Castro, escenario de las primeras marchas de gay pride en los años ’70, fue a fines del siglo XIX el asentamiento elegido por numerosos irlandeses, alemanes y escandinavos que llegaban en busca de tierras accesibles en las entonces afueras de San Francisco. Ellos construyeron sus casas victorianas, ideales para albergar familias numerosas, y las residencias que hoy restauradas le dan carácter y color al barrio. Las mismas casas empezaron a ser apreciadas en los años ’70, cuando numerosos miembros de la comunidad homosexual se instalaron en el barrio, que empezaba a conocerse con el nombre de Castro, su calle más comercial. Aunque no todo fue fácil, el activismo gay se impuso y terminó por ser hasta una atracción turística, colorida y abierta, que brilla sobre todo con los neones de la noche. La hora en que todos los gatos son pardos, y los turistas se mezclan con los residentes y visitantes.
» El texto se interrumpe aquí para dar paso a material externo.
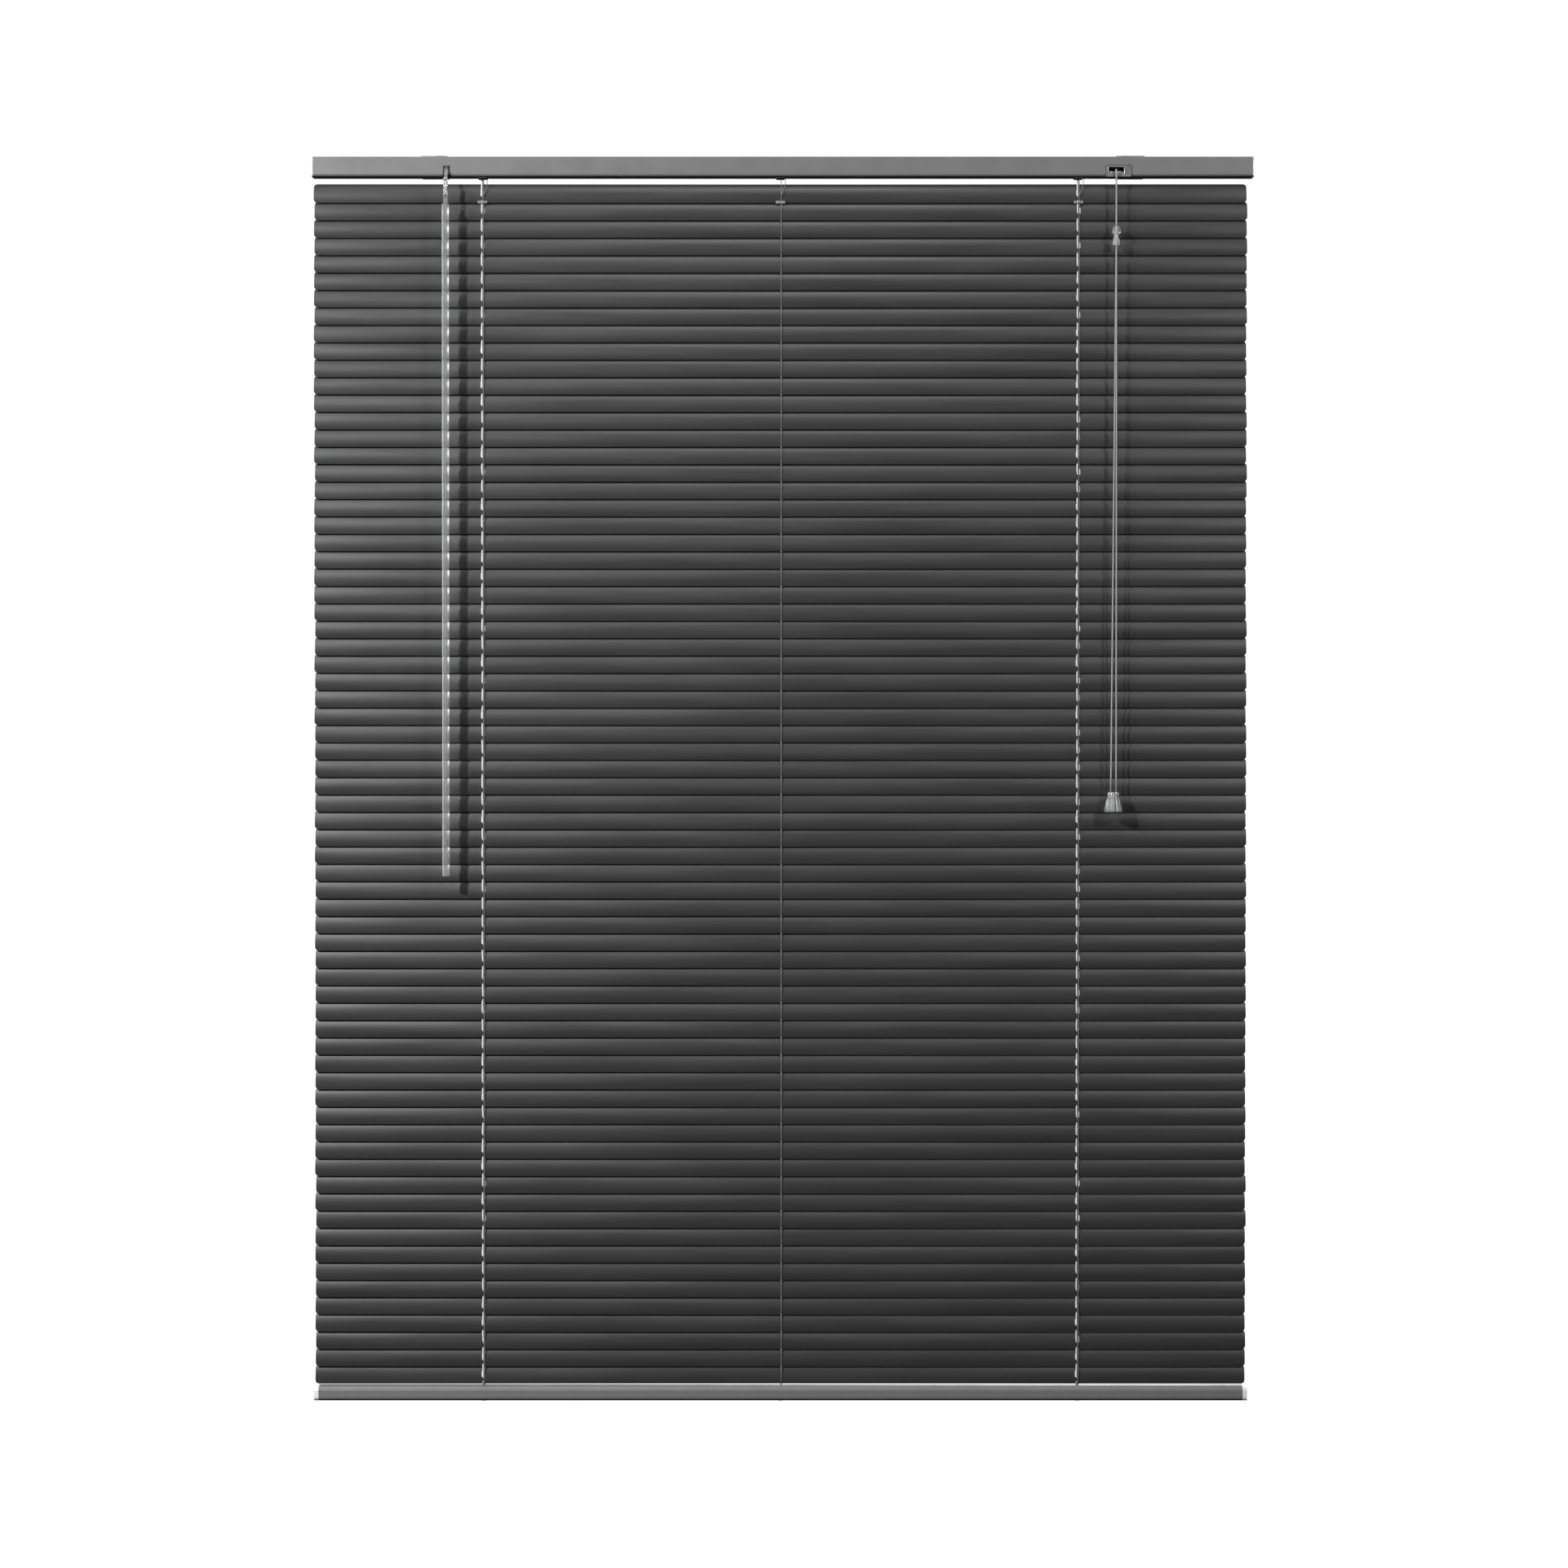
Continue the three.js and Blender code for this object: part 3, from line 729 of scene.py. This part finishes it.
def make_guides():
    """The dark lip of each drum's cradle, which shows under the head rail."""
    for side, x in LADDER_X.items():
        bottom = RAIL_LOW.z - GUIDE_DROP
        top = RAIL_LOW.z + GUIDE_RISE
        rim = []
        for side_x in (-1, 1):
            near, far = sorted((x + side_x * GUIDE_SLOT_X, x + side_x * GUIDE_HALF_X))
            rim.append(block((near, RAIL_Y - GUIDE_HALF_Y, bottom), (far, RAIL_Y + GUIDE_HALF_Y, top)))
        for side_y in (-1, 1):
            near, far = sorted((RAIL_Y + side_y * GUIDE_SLOT_Y, RAIL_Y + side_y * GUIDE_HALF_Y))
            rim.append(block((x - GUIDE_END_X, near, bottom), (x + GUIDE_END_X, far, top)))
        guide = piece(f"ladder_guide_{side}", *join_meshes(rim), DARK_PLASTIC, "dark_plastic", False)
        soften(guide, 0.4 * MM)
        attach(guide, "head_rail")


def ring_plate(outer, inner, front, back, middle_x, middle_z, corner):
    """A flat frame facing the room: outer and inner are half widths and half heights."""
    loops = []
    inside = corner * 0.6
    rings = ((outer, corner, back), (outer, corner, front), (inner, inside, front), (inner, inside, back))
    for (half_x, half_z), radius, y in rings:
        loop = []
        for quarter in range(4):
            sx, sz = ((1, 1), (-1, 1), (-1, -1), (1, -1))[quarter]
            for step in range(5):
                a = math.radians(90 * quarter + 22.5 * step)
                x = middle_x + sx * (half_x - radius) + radius * math.cos(a)
                z = middle_z + sz * (half_z - radius) + radius * math.sin(a)
                loop.append(Vector((x, y, z)))
        loops.append(loop)
    count = len(loops[0])
    faces = []
    for k in range(4):
        a, b = k * count, (k + 1) % 4 * count
        faces += [(a + i, b + i, b + (i + 1) % count, a + (i + 1) % count) for i in range(count)]
    return [v for loop in loops for v in loop], faces


def make_lock_frames():
    """A raised rim round the lock's plate and a thinner one round its mouth."""
    low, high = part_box("cord_lock_housing")
    x = (low.x + high.x) / 2
    z = PLATE_MIDDLE_Z
    front = low.y
    rims = {
        "plate_rim": ((15.9, 7.7), (14.7, 6.5), 0.7, x, 1.6, RAIL_PAINT, "rail_grey"),
        "mouth_rim": ((11, 5.4), (10, 4.5), 0.5, MOUTH_X, 1.4, STEEL, "steel"),
    }
    for name, (outer, inner, rise, middle_x, corner, material, slot) in rims.items():
        halves = [tuple(v * MM for v in pair) for pair in (outer, inner)]
        ring = ring_plate(*halves, front - rise * MM, front + 0.2 * MM, middle_x, z, corner * MM)
        rim = piece(f"lock_{name}", *ring, material, slot)
        soften(rim, 0.15 * MM)
        shade_by_angle(rim)
        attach(rim, "head_rail")


def make_guide_pin():
    """The knurled steel pin that the cords bend over in the lock's mouth."""
    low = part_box("cord_lock_housing")[0]
    path = [(x * MM, low.y + 0.4 * MM, -8.5 * MM) for x in (415.4, 433.6)]
    pin = piece("lock_pin", *tube(path, 1.1 * MM, 48, 1, 12, 0.16), STEEL, "steel")
    shade_by_angle(pin, 60)
    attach(pin, "head_rail")


def make_plugs():
    """The button under the bottom rail that closes each ladder's hole."""
    for side, x in LADDER_X.items():
        centre = Vector((x, RAIL_Y, 0))
        z = BASE_LOW.z
        outline = ((0.05, 0.6), (4.5, 0.6), (4.6, -0.2), (4, -0.9), (0.05, -1.1))
        profile = [(r * MM, z + dz * MM) for r, dz in outline]
        plug = piece(f"rail_plug_{side}", *lathe(profile, centre, 24), END_PLASTIC, "end_plastic")
        shade_by_angle(plug)
        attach(plug, "bottom_rail")


def finish_cad_nodes():
    """Materials and softened edges for the CAD nodes that stay in view."""
    slots = {row["node"]: row["material_slot"] for row in frame["record"]["subparts"]}
    for name, node in frame["nodes"].items():
        if node.hide_render:
            continue
        node.data.materials.clear()
        node.data.materials.append(BY_SLOT[slots[name]])
        if name not in ("cord_lock_roller", "tilter_worm"):
            soften(node, 0.25 * MM)
        shade_by_angle(node, 32)


# ---------------------------------------------------------------- stage and light


def make_light(name, place, size, energy, target=(0, 0, -0.8), spread=180):
    data = bpy.data.lights.new(name, "AREA")
    data.size = size
    data.energy = energy
    data.spread = math.radians(spread)
    light = bpy.data.objects.new(name, data)
    bpy.context.scene.collection.objects.link(light)
    light.location = place
    light.rotation_mode = "QUATERNION"
    light.rotation_quaternion = (Vector(target) - Vector(place)).to_track_quat("-Z", "Y")


def make_world(seen, lit):
    """White behind the object and through its clear plastic, and a dim even light on the rest."""
    world = bpy.data.worlds.new("studio")
    bpy.context.scene.world = world
    world.use_nodes = True
    tree = world.node_tree
    background = tree.nodes["Background"]
    background.inputs["Color"].default_value = (1, 1, 1, 1)
    rays = tree.nodes.new("ShaderNodeLightPath")
    strength = tree.nodes.new("ShaderNodeMapRange")
    strength.inputs["To Min"].default_value = lit
    strength.inputs["To Max"].default_value = seen
    bright = tree.nodes.new("ShaderNodeMath")
    bright.operation = "MAXIMUM"
    tree.links.new(rays.outputs["Is Camera Ray"], bright.inputs[0])
    tree.links.new(rays.outputs["Is Transmission Ray"], bright.inputs[1])
    tree.links.new(bright.outputs["Value"], strength.inputs["Value"])
    tree.links.new(strength.outputs["Result"], background.inputs["Strength"])


make_slats()
make_ladders()
make_rungs()
make_lift_cords()
make_clips()
cords = make_pull_cords()
joiner = make_joiner()
tassel = make_tassel()
knots = make_knots()
make_wand()
make_hook()
make_guides()
make_lock_frames()
make_guide_pin()
make_plugs()
finish_cad_nodes()
make_light("key", (-2.2, -2.4, 1.1), 0.18, 80, (-0.5, 0, -1.7), 100)
make_light("side", (-3.0, -2.2, 1.4), 0.16, 36, (-0.2, 0, -1.2), 120)
make_light("fill", (2.0, -2.4, 1.0), 0.4, 36, (0.3, 0, -1.2), 130)
make_light("overhead", (0, -1.6, 1.7), 0.9, 14)
make_light("behind", (0.8, 2.6, 0.9), 1.2, 120, (0, 0, -0.8), 140)
make_world(1.05, 0.025)
bpy.context.scene.view_settings.view_transform = "Standard"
La parte hippie, o ex hippie, la que todos visitan tarareando a The Mamas and The Papas, es Ashbury Haight, el barrio donde floreció la rebelión pacifista de los años ’60, con “paz y amor”, “flower power” y tantos otros slogans que hoy el Estados Unidos de Bush –por lo menos una parte– recuerda con nostalgia. Alcanza con mirar los nombres de los negocios (Dreams of Kathmandu, Pipe Dreams) para saber que hemos llegado a la antigua meca hi-ppie. Claro que los tiempos han cambiado, y mucho: hoy Haight evoca aquella gloria pasada pero prefiere mantenerse gracias a una actividad comercial centrada en la moda (vintage también) y los restaurantes. El barrio tiene dos zonas, Upper Haight, más acomodada, y Lower Haight, más variada y alternativa, con un gusto especial por las raves y la música dance. Al menos para la foto, hay que rendir homenaje a la famosa esquina de Haight & Ashbury, que tuvo en su momento la mayor concentración de hippies por metro cuadrado del mundo, y la Grateful Dead House, donde el grupo se instaló en los años ’60 junto a una variopinta comunidad impulsora de la contracultura, hoy tan viva como siempre, aunque por supuesto haya tomado otras formas. Después de esto, se habrá visto al menos lo esencial de San Francisco. El resto es literatura.